Por ANTONIO REDAL DE MARÍA (*)
La semana pasada, Olipremium se hacía eco de una noticia que ningún medio importante, más allá de la especialización, dejó de comentar. Según un estudio reciente, que hace el número enésimo, el consumo de aceite de oliva reduce las posibilidades de contraer cáncer de mama. El índice de reducción incluso puede concretarse, siempre vía científica, y alcanza el 68%.
El estudio, como ya se ha sugerido, viene a sumarse a un poderoso caudal científico que desde hace años insiste en la evidencia del poder saludable del aceite de oliva. Han sido tantas estas investigaciones, y tantas las universidades, pensadores y países que las han emprendido, que no cabe dudar sobre la validez de sus resultados. Ni siquiera parecen razonables esas sospechas que el periodista Michael Pollan, en su magnífico El detective en el supermercado, confiesa tener a la luz de los históricos y vergonzosos acuerdos de intereses entre la ciencia y la industria de los alimentos para poner de moda un producto u otro.

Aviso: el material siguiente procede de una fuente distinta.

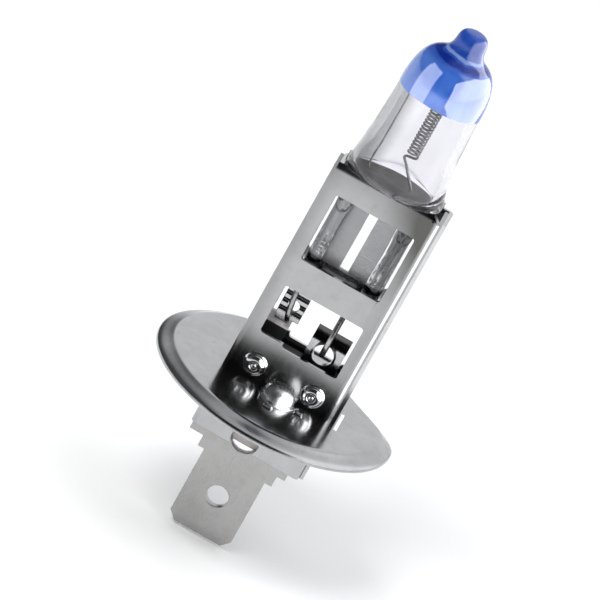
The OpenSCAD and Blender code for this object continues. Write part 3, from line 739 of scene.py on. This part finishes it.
def make_ground_tab(material):
    """Bent strip whose top rolls over towards the back, with an eyelet pressed out round its hole."""
    lo, hi = box_mm("ground_tab")
    x0, x1, front, back, low, top = lo.x, hi.x, lo.y, hi.y, lo.z, hi.z
    sheet, roll = 0.35, 0.9
    hole_x, hole_z, hole_r = 2.1, 4.69, 0.95
    width = x1 - x0

    def place(u, v, depth):
        """u across, v up along the strip's outer face, depth inwards."""
        flat = top - roll - low
        if v <= flat:
            return (x0 + u, front + depth, low + v)
        a = min((v - flat) / roll, math.pi / 2)
        extra = max(v - flat - roll * math.pi / 2, 0)
        inner = roll - depth
        return (x0 + u, front + roll - inner * math.cos(a) + extra, top - roll + inner * math.sin(a))

    around = 64
    hole_u, hole_v = hole_x - x0, hole_z - low
    reach = hole_r + 0.14
    length = top - roll - low + roll * math.pi / 2 + 0.9

    def outline(angle):
        """Point on the strip's edge seen from the hole at this angle."""
        c, s = math.cos(angle), math.sin(angle)
        ways = []
        if abs(c) > 1e-9:
            ways.append(((width - hole_u) if c > 0 else hole_u) / abs(c))
        if abs(s) > 1e-9:
            ways.append(((length - hole_v) if s > 0 else hole_v) / abs(s))
        t = min(ways)
        return hole_u + c * t, hole_v + s * t

    corners = [math.atan2(v - hole_v, u - hole_u) for u in (0, width) for v in (0, length)]
    angles = sorted([2 * math.pi * k / around - math.pi for k in range(around)] + corners)
    rows = []
    eyelet = [(hole_r, sheet), (hole_r, 0.0), (hole_r, -0.16), (hole_r + 0.05, -0.2), (reach - 0.02, -0.16),
              (reach, -0.04), (reach + 0.06, 0.0)]
    for r, depth in eyelet:
        rows.append([place(hole_u + r * math.cos(a), hole_v + r * math.sin(a), depth) for a in angles])
    for share in [i / 12 for i in range(1, 13)]:
        row = []
        for a in angles:
            u1, v1 = outline(a)
            u0, v0 = hole_u + (reach + 0.06) * math.cos(a), hole_v + (reach + 0.06) * math.sin(a)
            row.append(place(u0 + (u1 - u0) * share, v0 + (v1 - v0) * share, 0.0))
        rows.append(row)
    for share in [i / 12 for i in range(12, -1, -1)]:
        row = []
        for a in angles:
            u1, v1 = outline(a)
            u0, v0 = hole_u + hole_r * math.cos(a), hole_v + hole_r * math.sin(a)
            row.append(place(u0 + (u1 - u0) * share, v0 + (v1 - v0) * share, sheet))
        rows.append(row)
    points = [p for row in rows for p in row]
    faces = grid_faces(len(rows), len(angles))
    # foot plate that runs back to the rear shell
    start = len(points)
    for z in (low, low + sheet):
        points += [(x0, front, z), (x1, front, z), (x1, back, z), (x0, back, z)]
    faces += [tuple(start + i for i in f) for f in
              ((3, 2, 1, 0), (4, 5, 6, 7), (0, 1, 5, 4), (1, 2, 6, 5), (2, 3, 7, 6), (3, 0, 4, 7))]
    return new_piece("eyelet_tab", points, faces, material, ["ground_tab"], smooth_angle=35)


# ---------- glass ----------

AROUND = 96


def superellipse(a, b, n, angle, ribs=0.0, centre=0.0):
    """Point of a rounded-box outline; ribs thickens it near its left and right ends."""
    c, s = math.cos(angle), math.sin(angle)
    x = math.copysign(abs(c) ** (2 / n), c)
    y = math.copysign(abs(s) ** (2 / n), s)
    edge = min(max((abs(x) - 0.62) / 0.16, 0), 1)
    return centre + a * x, (b + ribs * edge * edge * (3 - 2 * edge)) * y


GLASS_X = 0.19                               # middle of the seal; the tube itself stands on the axis
# Height, half width, half depth, squareness, ribs, centre: pinch, shoulders and the tube's flare
GLASS_SECTIONS = [
    (10.9, 3.50, 1.05, 7, 0.15, GLASS_X), (11.1, 3.64, 1.18, 8, 0.28, GLASS_X),
    (12.0, 3.68, 1.20, 8, 0.30, GLASS_X), (17.0, 3.68, 1.20, 8, 0.30, GLASS_X),
    (18.0, 3.70, 1.20, 8, 0.36, GLASS_X), (19.0, 3.78, 1.20, 7, 0.30, GLASS_X),
    (20.0, 3.98, 1.22, 6, 0.15, GLASS_X), (20.9, 4.22, 1.25, 5.5, 0.05, GLASS_X),
    (21.5, 4.45, 1.27, 5, 0, GLASS_X), (21.82, 4.60, 1.32, 4.4, 0, 0.17), (21.88, 4.66, 2.6, 3.4, 0, 0.17),
    (21.96, 4.68, 3.7, 2.6, 0, 0.17), (22.12, 4.66, 4.1, 2.2, 0, 0.16), (22.5, 4.57, 4.26, 2.05, 0, 0.13),
    (23.2, 4.42, 4.27, 2, 0, 0.07), (24.0, 4.28, 4.23, 2, 0, 0.03),
    (25.0, 4.17, 4.17, 2, 0, 0), (26.0, 4.08, 4.08, 2, 0, 0), (27.5, 3.99, 3.99, 2, 0, 0),
    (29.0, 3.92, 3.92, 2, 0, 0), (30.7, 3.86, 3.86, 2, 0, 0),
]


def smooth_sections(sections, between):
    """More sections along a Catmull-Rom line through the given ones: between steps from each to the next."""
    out = []
    for i in range(len(sections) - 1):
        a, b = sections[max(i - 1, 0)], sections[i]
        c, d = sections[i + 1], sections[min(i + 2, len(sections) - 1)]
        for k in range(between):
            t = k / between
            out.append(tuple(0.5 * (2 * q + (r - p) * t + (2 * p - 5 * q + 4 * r - s) * t * t
                                    + (3 * q - p - 3 * r + s) * t ** 3)
                             for p, q, r, s in zip(a, b, c, d)))
    return out + [sections[-1]]


NUB_FOOT = 34.75                             # height at which the film of the dome meets that of the nub


def dome_line(tip):
    """Radius and height of the dome, the neck and the sealed exhaust nub."""
    foot = NUB_FOOT - tip
    line = bezier((3.86, 30.9), (3.86, 32.3), (3.62, tip - 3.6), (2.75, tip + foot), 14)[1:]
    line += bezier((2.75, tip + foot), (1.95, tip - 2.35), (1.5, tip - 2.3), (1.38, tip - 1.2), 12)[1:]
    line += bezier((1.38, tip - 1.2), (1.33, tip - 0.45), (1.15, tip - 0.1), (0.5, tip - 0.08), 10)[1:]
    return line


def cavity_line(tip):
    """Radius and height of the gas space, from the middle of its floor to the middle of its top."""
    line = bezier((0.02, 22.25), (2.1, 22.25), (3.5, 22.22), (3.82, 22.14), 16)
    line += bezier((3.86, 22.18), (3.84, 22.9), (3.5, 23.8), (3.3, 25.4), 12)
    line += bezier((3.27, 25.9), (3.2, 27.0), (3.12, 29.5), (3.08, 31.0), 6)
    line += bezier((3.06, 31.8), (3.0, 33.2), (2.2, tip - 4.0), (1.2, tip - 3.7), 10)
    line += bezier((1.1, tip - 3.65), (0.9, tip - 3.2), (0.5, tip - 2.6), (0.02, tip - 2.5), 6)
    return line


def ring(radius, height):
    """Points round the axis at one height."""
    angles = [2 * math.pi * k / AROUND for k in range(AROUND)]
    return [(radius * math.cos(a), radius * math.sin(a), height) for a in angles]


# Swellings that the pinch jaws leave on the seal: x (both sides), z, half width, half height, height
PRESS_MARKS = [(2.75, 18.3, 0.42, 0.55, 0.26), (2.95, 17.2, 0.25, 0.5, -0.12), (2.45, 13.9, 0.28, 0.35, 0.20),
               (2.7, 13.2, 0.22, 0.3, 0.22), (2.4, 12.6, 0.3, 0.25, 0.18), (2.2, 15.5, 0.10, 2.6, -0.10)]


def press_marks(x, z):
    """How far the seal's surface stands out at a place because of the jaws' marks."""
    return sum(height * math.exp(-((abs(x - GLASS_X) - mx) / half_x) ** 2 - ((z - mz) / half_z) ** 2)
               for mx, mz, half_x, half_z, height in PRESS_MARKS)


def make_glass(material):
    """Flat seal, shoulders, tube, dome and nub in one skin, with the gas space as a second skin inside."""
    tip = box_mm("glass_envelope")[1].z
    rows = []
    for z, a, b, n, ribs, centre in smooth_sections(GLASS_SECTIONS, 5):
        row = []
        for k in range(AROUND):
            x, y = superellipse(a, b, n, 2 * math.pi * k / AROUND, ribs, centre)
            row.append((x, y + math.copysign(press_marks(x, z), y) if abs(y) > 0.5 else y, z))
        rows.append(row)
    rows += [ring(r, z) for r, z in dome_line(tip)]
    points = [p for row in rows for p in row]
    faces = grid_faces(len(rows), AROUND)
    faces.append(tuple(range(AROUND))[::-1])
    faces.append(tuple(range((len(rows) - 1) * AROUND, len(rows) * AROUND)))
    inner = [ring(r, z) for r, z in cavity_line(tip)]
    start = len(points)
    points += [p for row in inner for p in row]
    # the gas space's wall faces the other way
    faces += [tuple(start + i for i in reversed(f)) for f in grid_faces(len(inner), AROUND)]
    faces.append(tuple(range(start, start + AROUND)))
    last = start + (len(inner) - 1) * AROUND
    faces.append(tuple(range(last, last + AROUND))[::-1])
    return new_piece("quartz_bulb", points, faces, material, ["glass_envelope"], turn_out=False)


def make_film(name, material, from_z, to_z):
    """Thin blue skin between two heights; the lowest one has a softly waving lower edge."""
    tip = box_mm("glass_envelope")[1].z
    thick, gap = 0.045, 0.012
    whole = [(3.86, 30.7), (3.86, 30.8)] + dome_line(tip)
    kept = [i for i, (r, z) in enumerate(whole) if from_z - 1e-6 <= z <= to_z + 1e-6]

    def skin(offset):
        rows = []
        for i in kept:
            r, z = whole[i]
            p, q = whole[max(i - 1, 0)], whole[min(i + 1, len(whole) - 1)]
            away = Vector((q[1] - p[1], p[0] - q[0])).normalized() * offset
            row = []
            for k in range(AROUND):
                a = 2 * math.pi * k / AROUND
                drop = 0.38 * math.sin(a) + 0.03 * math.sin(5 * a + 1)
                lift = max(0.0, 1 - i / 7) * (-drop)
                row.append(((r + away.x) * math.cos(a), (r + away.x) * math.sin(a), z + away.y + lift))
            rows.append(row)
        return rows

    outer, inner = skin(gap + thick), skin(gap)
    rows = outer + inner[::-1]
    points = [p for row in rows for p in row]
    closed = kept[-1] == len(whole) - 1
    faces = grid_faces(len(rows), AROUND, closed_rows=True)
    if closed:                               # the tip's two skins get caps in place of the joining wall
        faces = [f for f in faces if not (len(outer) - 1) * AROUND <= f[0] < len(outer) * AROUND]
        top = (len(outer) - 1) * AROUND
        faces.append(tuple(range(top, top + AROUND)))
        faces.append(tuple(range(top + AROUND, top + 2 * AROUND))[::-1])
    return new_piece(name, points, faces, material, ["blue_coating"])


# ---------- coil and wires ----------

COIL_X, COIL_R, COIL_WIRE = 0.3, 0.52, 0.09
COIL_TURNS = 15


def make_coil(material):
    """Single coil of wire; gives back the heights of its two ends."""
    lo, hi = box_mm("filament")
    low, high = lo.z + COIL_WIRE, hi.z - COIL_WIRE
    steps = 28
    path = []
    for i in range(COIL_TURNS * steps + 1):
        a = 2 * math.pi * i / steps
        path.append((COIL_X + COIL_R * math.cos(a), COIL_R * math.sin(a),
                     low + (high - low) * i / (COIL_TURNS * steps)))
    points, faces = tube(path, COIL_WIRE, sides=14)
    new_piece("coil", points, faces, material, ["filament"])
    return low, high


INNER_X = 1.8                                # where the inner leads leave the foils, left and right
SHORT_LEAD_R, LONG_LEAD_R = 0.12, 0.08


def make_inner_leads(material, low, high):
    """The short lead hooks under the coil's lower end; the long one passes it and reaches the upper end."""
    foil_top = box_mm("left_foil")[1].z
    start = (COIL_X + COIL_R, 0.0, low)
    hook = (COIL_X - 0.47, -0.1, low - 0.6)
    short = [(INNER_X, 0, foil_top - 0.3), (INNER_X, 0, 21.6)]
    short += bezier((INNER_X, 0, 22.0), (INNER_X - 0.15, 0, 22.5), (hook[0] + 0.9, hook[1], hook[2] - 0.9),
                    hook, 18)
    short += bezier((hook[0] - 0.08, hook[1], hook[2] + 0.12), (hook[0] - 0.02, hook[1], hook[2] + 0.5),
                    (hook[0] + 1.0, -0.3, hook[2] + 0.3), start, 16)
    points, faces = tube(short, SHORT_LEAD_R)
    new_piece("short_lead", points, faces, material, ["short_inner_lead"])
    bend = (-INNER_X - 0.8, 0.3, high)
    long = [(-INNER_X, 0, foil_top - 0.3), (-INNER_X, 0, foil_top + 0.4)]
    long += bezier((-INNER_X, 0, foil_top + 0.8), (-INNER_X, 0, 21.6), (bend[0], 0.1, 21.6),
                   (bend[0], 0.2, 23.2), 14)
    long += bezier((bend[0], 0.2, 24), (bend[0], bend[1], 26), (bend[0], bend[1], high - 2),
                   (bend[0], bend[1], high - 1), 6)
    long += bezier(bend, (bend[0], bend[1], high + 1.5), (start[0], 0.4, high + 1.6),
                   (start[0], 0.0, high), 20)
    points, faces = tube(long, LONG_LEAD_R)
    new_piece("long_lead", points, faces, material, ["long_inner_lead"])


def main():
    make_camera()
    make_world()
    make_floor()
    looks = make_materials()
    finish_node("front_shell", looks["front_nickel_shaded"])
    finish_node("rear_shell", looks["rear_nickel_lit"])
    for name in ("terminal_clip_front", "terminal_clip_rear"):
        finish_node(name, looks["nickel"])
    finish_node("live_strip", looks["strip"])
    make_flange(looks["nickel"])
    bead = make_bead(looks["bright_nickel"])
    dimples = [make_dimples(looks["weld_nickel"], "front_weld_dimples", -1),
               make_dimples(looks["weld_nickel"], "rear_weld_dimples", 1)]
    make_ground_tab(looks["tab"])
    finish_node("blade_terminal", looks["blade"])
    finish_node("ceramic_insulator", looks["steatite"], edge=0.12)
    for name in ("left_outer_lead", "right_outer_lead"):
        finish_node(name, looks["lead_wire"], edge=0)
    for name in ("left_foil", "right_foil"):
        finish_node(name, looks["foil"], edge=0)
    make_glass(looks["quartz"])
    film = make_film("film_skin", looks["blue_film"], 0, NUB_FOOT)
    nub = make_film("film_nub", looks["blue_nub"], NUB_FOOT, 50)
    make_lamps({"left_panel": [film], "edge_panel": [nodes["front_shell"]],
                "right_panel": [film, nub, bead] + dimples})
    low, high = make_coil(looks["tungsten"])
    make_inner_leads(looks["tungsten"], low, high)


main()
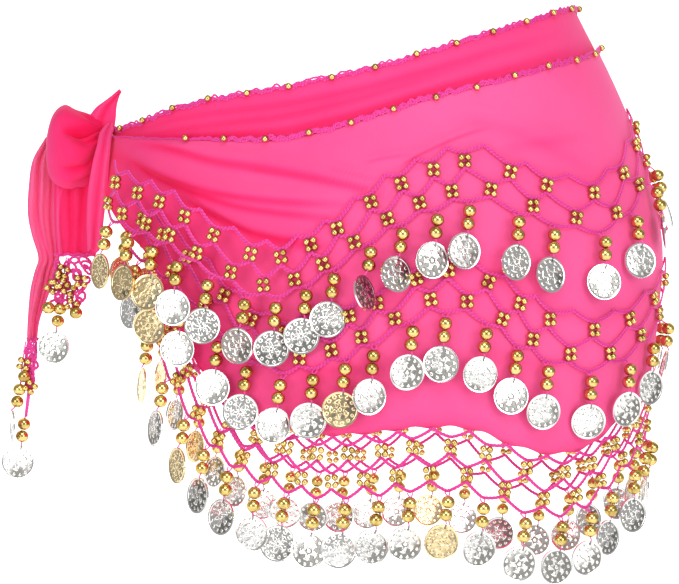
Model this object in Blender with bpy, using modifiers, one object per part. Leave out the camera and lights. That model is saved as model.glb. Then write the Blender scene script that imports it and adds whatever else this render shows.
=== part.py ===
"""Coin hip scarf: a chiffon wrap tied at one side, with three crocheted nets of beads and hanging coins.

Metres, +Z up. The wearer's front faces -Y, the knot is at -X, and the origin is in the middle of the waist opening.
Angles run round the hips from the knot (0) over the front (90) to the far hip (180). The back mirrors the front.
"""

import math

import bmesh
import bpy
from mathutils import Vector

MM = 0.001

# The general hip form that the scarf is wrapped on: height, left side, right side, half depth.
HIP_FORM = (
    (-0.320, -0.144, 0.172, 0.116),
    (-0.240, -0.148, 0.180, 0.120),
    (-0.196, -0.150, 0.186, 0.123),
    (-0.148, -0.150, 0.192, 0.124),
    (-0.110, -0.148, 0.194, 0.122),
    (-0.068, -0.143, 0.186, 0.116),
    (-0.040, -0.137, 0.1765, 0.110),
    (-0.005, -0.131, 0.1615, 0.104),
    (0.025, -0.126, 0.1465, 0.097),
    (0.060, -0.122, 0.129, 0.090),
)

# Heights of the edges on the front: angle, top edge, outer cloth's edge, first tier, second tier, hem.
EDGES = (
    (0, -0.041, -0.0435, -0.051, -0.060, -0.054),
    (10, -0.0415, -0.0445, -0.053, -0.063, -0.057),
    (20, -0.041, -0.046, -0.056, -0.067, -0.069),
    (30, -0.0385, -0.0475, -0.062, -0.076, -0.090),
    (40, -0.033, -0.049, -0.070, -0.086, -0.120),
    (50, -0.0285, -0.050, -0.080, -0.103, -0.1655),
    (60, -0.025, -0.051, -0.098, -0.130, -0.198),
    (70, -0.0215, -0.051, -0.109, -0.150, -0.213),
    (80, -0.0165, -0.046, -0.096, -0.1475, -0.220),
    (90, -0.011, -0.038, -0.074, -0.1345, -0.219),
    (100, -0.004, -0.0295, -0.0595, -0.117, -0.216),
    (110, 0.0035, -0.0225, -0.053, -0.121, -0.217),
    (120, 0.0105, -0.0165, -0.0625, -0.138, -0.227),
    (130, 0.0165, -0.0105, -0.0695, -0.148, -0.2325),
    (140, 0.022, -0.005, -0.0695, -0.150, -0.229),
    (150, 0.027, -0.001, -0.058, -0.143, -0.216),
    (160, 0.0305, 0.0035, -0.044, -0.133, -0.203),
    (170, 0.032, 0.0075, -0.032, -0.123, -0.194),
    (180, 0.032, 0.0085, -0.026, -0.117, -0.189),
)
TOP, OUTER, TIER_1, TIER_2, HEM = range(5)

# Cloth, as distances out from the hip form to the middle of each wall.
CLOTH_THICK = 1.2 * MM
INNER_OUT = 0.6 * MM
OUTER_OUT = 2.3 * MM
KNOT_GAP_ANGLE = 5
BAND_TUCK = 14 * MM
CLOTH_COLUMNS = 46
CREASED_ROWS = 6
LOWER_ROWS = 2

# Creases that fan out from the knot over the outer cloth, above the first tier.
# Share of the way down at the knot and where they end, height, half width as a share.
CREASES = (
    (0.26, 0.28, 3.4 * MM, 0.11),
    (0.48, 0.51, 2.8 * MM, 0.10),
    (0.70, 0.72, 2.0 * MM, 0.09),
)
CREASE_END_ANGLE = 112
CREASE_START_ANGLE = 22

# Crocheted edging of the two top edges.
EDGING_TALL = 3.2 * MM
EDGING_THICK = 2 * MM
EDGING_GAP = 0.8 * MM
TOP_EDGING_OUT = 0.5 * MM
OUTER_EDGING_OUT = 2.9 * MM
SEAM_GAP = 0.3 * MM

# Crocheted net. Depths are below the line that the net is sewn on.
CORD_WIDE = 2.4 * MM
NET_THICK = 1.4 * MM
NET_OUT = 4.1 * MM
FLOWER = 8 * MM
TOP_SWAG = 5.7 * MM
MID_SWAG = 7.5 * MM
FLOWER_1_TOP = TOP_SWAG
FLOWER_1_END = FLOWER_1_TOP + FLOWER
FLOWER_2_TOP = FLOWER_1_END + MID_SWAG
FLOWER_2_END = FLOWER_2_TOP + FLOWER
HALF_JOIN_GAP = 0.3 * MM

# Tiers: edge, angle where the net starts, depth of its lowest swags.
TIERS = {
    "tier_1": (TIER_1, 28, 4.5 * MM),
    "tier_2": (TIER_2, 36, 5.5 * MM),
    "tier_3": (HEM, 39, 7.5 * MM),
}

# Angles of the upper flowers of each net on the front half, each with a coin under it. They are closer
# together where the cloth is bunched.
FLOWER_ANGLES = {
    "tier_1": (33, 41, 47, 53, 58.5, 66, 71.5, 77, 82, 88.5, 94.5, 101, 107.5, 117, 125, 137.5, 150, 163, 174),
    "tier_2": (40, 46, 52, 60, 66, 73, 79, 85, 90, 97, 103, 111, 118, 125, 137, 149, 161, 173),
    "tier_3": (42, 47, 52, 57, 62, 68, 74, 80, 86, 92.5, 98.5, 106, 113.5, 123, 133, 141, 149, 158, 167, 175),
}

# Near the knot the tiers close up, so the upper ones lie over the lower ones.
# Tier, lift, angle where it starts, angle where it has gone.
LAYERING = (
    ("tier_1", 7.2 * MM, 18, 76),
    ("tier_1", 8.0 * MM, 26, 62),
    ("tier_2", 6.8 * MM, 22, 58),
)
LAYERING_RUN = 10

# How far each coin is turned from the cloth, in degrees, from the knot to the far hip.
COIN_TURNS = {
    "tier_1": (-14, -8, 4, 10, 16, 46, 16, 12, 10, 58, 24, 16, 14, 8, 10, -18, -24, 14, -10),
    "tier_2": (-8, 6, 8, 12, 14, 36, 16, 8, 26, 10, 6, 4, -8, -12, -20, -24, -20, 6),
    "tier_3": (-30, -34, -36, -30, -20, -12, 8, 30, 14, 12, 8, 6, 0, -6, -14, -12, -10, -20, 6, 8),
}

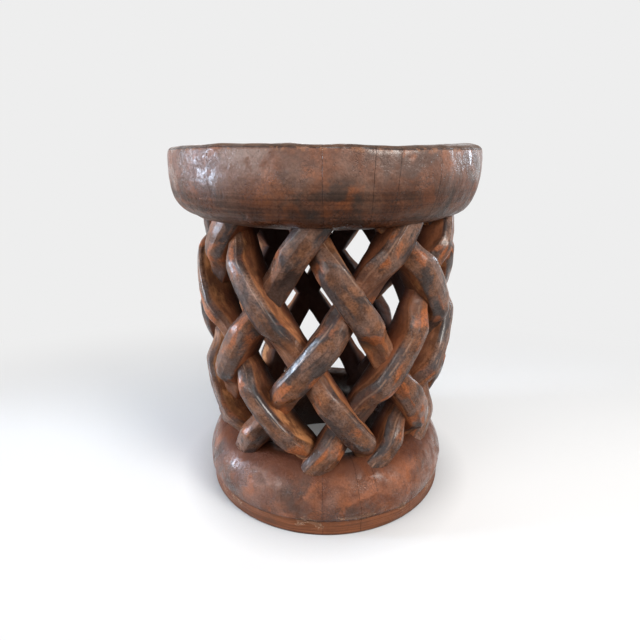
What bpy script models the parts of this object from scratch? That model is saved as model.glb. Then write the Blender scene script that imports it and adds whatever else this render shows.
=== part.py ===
"""A round stool carved in the manner of a plaited basket.

A thick dished seat stands on a barrel of crossing bands, and the bands stand on a fat open ring. Nine bands
lean one way and nine the other. Where two cross, one runs over and the other under, turn about, and each is
notched for the other in a lap joint. Their heads are coped to the seat's underside and their feet to the
ring's shoulder.

Lengths are in metres and +Z is up. The origin is the centre of the ring's underside, on the floor. Angles
run round the stool from -Y towards +X.
"""

import math

import bmesh
import bpy
from mathutils import Vector

# The whole stool
STOOL_HEIGHT = 0.450
JOINT_GAP = 0.0003
CUT_OVERRUN = 0.010
TURNED_SIDES = 48

# The seat: a slab with a fat rounded rim, dished on top around a small flat
SEAT_RADIUS = 0.190
SEAT_THICKNESS = 0.080
DISH_DEPTH = 0.016
DISH_RADIUS = 0.166
DISH_FLAT_RADIUS = 0.045
# Down the rim: shares of the seat's radius and of its thickness
SEAT_RIM_SHARES = (
    (0.955, 0.000),
    (0.982, 0.030),
    (0.996, 0.100),
    (1.000, 0.220),
    (0.998, 0.410),
    (0.982, 0.610),
    (0.940, 0.800),
    (0.868, 0.925),
    (0.750, 1.000),
)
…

Pero lo que sí debe llamarnos la atención es el porqué de este caudal investigador al servicio de un producto cuyos atributos saludables están más que probados. ¿Todavía es necesario constatar científicamente los beneficios de un virgen extra?
Para responder a esta pregunta hay que remontarse a los duros años de la posguerra española, cuando se produce la irrupción de los aceites de girasol en España. Aunque la complejidad del asunto supera los límites de esta opinión, lo cierto es que esos aceites se convirtieron en paradigma de la esbeltez y la salud alimentaria. La cosa no puede sino provocar risa y llamar al escándalo. En casa del principal productor de aceite de oliva, se favoreció y promocionó el girasol llegado de Estados Unidos. Acuerdos entre países y espurias conveniencias hicieron posible aquel desastre que hoy, a los ojos de un consumidor contemporáneo y con toda la globalización encima, puede parecer insignificante, pero que en la realidad de la posguerra fue nefasto para el sector olivarero y sus posibilidades de expansión comercial.
A menudo se insiste en que los aceites de oliva españoles tienen una calidad por encima de su distribución y de sus posibilidades comerciales, sobre todo si se compara con aceites de otros países entre los que se ha convertido en un tópico citar a Italia. Pero esto no ocurre porque sí. Tampoco es una maldición. Ni una condena irremediable. Tiene sus causas y sabemos sus consecuencias. En la medida que los estudios médicos sirvan para paliarlas, bienvenidos sean. Todo vale si de lo que se trata es de revertir los efectos de una pesada broma de la historia.
(*) Antonio Redal de María es experto en mercados internacionales.